* GIVEN INSTRUCTION:
Extract, unchanged, every line from the top of the material below through the line with "FOLD_HALF_LENGTH = 2.3", and no more.

* INFORMATION SUPPLIED:

......

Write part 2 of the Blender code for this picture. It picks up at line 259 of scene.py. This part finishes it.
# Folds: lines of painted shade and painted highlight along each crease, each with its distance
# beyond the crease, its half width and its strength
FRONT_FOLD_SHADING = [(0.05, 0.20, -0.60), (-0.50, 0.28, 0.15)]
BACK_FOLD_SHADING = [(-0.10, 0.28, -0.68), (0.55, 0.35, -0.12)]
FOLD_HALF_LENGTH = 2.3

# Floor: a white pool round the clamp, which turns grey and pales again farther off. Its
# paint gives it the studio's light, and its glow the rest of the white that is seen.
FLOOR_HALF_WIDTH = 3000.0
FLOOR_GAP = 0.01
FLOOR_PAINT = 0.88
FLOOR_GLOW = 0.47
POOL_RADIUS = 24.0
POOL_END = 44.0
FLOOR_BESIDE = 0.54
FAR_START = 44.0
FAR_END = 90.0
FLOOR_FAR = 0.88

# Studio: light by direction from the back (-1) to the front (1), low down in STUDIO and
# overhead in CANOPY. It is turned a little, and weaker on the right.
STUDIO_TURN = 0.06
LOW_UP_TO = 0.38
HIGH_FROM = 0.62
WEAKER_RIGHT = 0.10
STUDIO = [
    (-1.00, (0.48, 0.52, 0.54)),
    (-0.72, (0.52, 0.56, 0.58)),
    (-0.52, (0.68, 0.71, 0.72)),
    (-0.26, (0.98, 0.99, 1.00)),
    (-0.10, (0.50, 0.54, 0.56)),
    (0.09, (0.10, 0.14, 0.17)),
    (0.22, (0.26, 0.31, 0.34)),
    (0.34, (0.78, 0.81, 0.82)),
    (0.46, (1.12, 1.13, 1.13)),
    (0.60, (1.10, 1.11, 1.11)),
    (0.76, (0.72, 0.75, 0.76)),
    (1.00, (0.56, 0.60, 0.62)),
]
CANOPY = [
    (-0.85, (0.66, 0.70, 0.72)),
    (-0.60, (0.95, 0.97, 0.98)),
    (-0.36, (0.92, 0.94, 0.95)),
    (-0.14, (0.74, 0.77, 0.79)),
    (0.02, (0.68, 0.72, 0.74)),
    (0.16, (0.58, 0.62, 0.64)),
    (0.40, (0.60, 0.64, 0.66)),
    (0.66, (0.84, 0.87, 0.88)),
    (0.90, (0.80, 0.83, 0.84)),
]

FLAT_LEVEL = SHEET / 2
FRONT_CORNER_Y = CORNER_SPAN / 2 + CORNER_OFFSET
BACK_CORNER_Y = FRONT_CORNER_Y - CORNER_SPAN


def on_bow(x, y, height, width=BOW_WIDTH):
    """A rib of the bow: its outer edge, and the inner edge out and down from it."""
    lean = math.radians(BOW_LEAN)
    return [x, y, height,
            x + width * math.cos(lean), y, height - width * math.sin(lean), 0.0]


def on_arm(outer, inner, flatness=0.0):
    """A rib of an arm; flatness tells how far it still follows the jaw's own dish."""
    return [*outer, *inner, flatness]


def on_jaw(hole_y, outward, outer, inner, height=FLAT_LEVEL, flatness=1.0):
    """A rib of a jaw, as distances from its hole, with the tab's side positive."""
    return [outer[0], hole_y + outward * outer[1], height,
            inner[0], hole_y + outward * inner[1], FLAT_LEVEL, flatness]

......

* TASK RESULT:
Write part 2 of the Blender code for this picture. It picks up at line 259 of scene.py. This part finishes it.
# Folds: lines of painted shade and painted highlight along each crease, each with its distance
# beyond the crease, its half width and its strength
FRONT_FOLD_SHADING = [(0.05, 0.20, -0.60), (-0.50, 0.28, 0.15)]
BACK_FOLD_SHADING = [(-0.10, 0.28, -0.68), (0.55, 0.35, -0.12)]
FOLD_HALF_LENGTH = 2.3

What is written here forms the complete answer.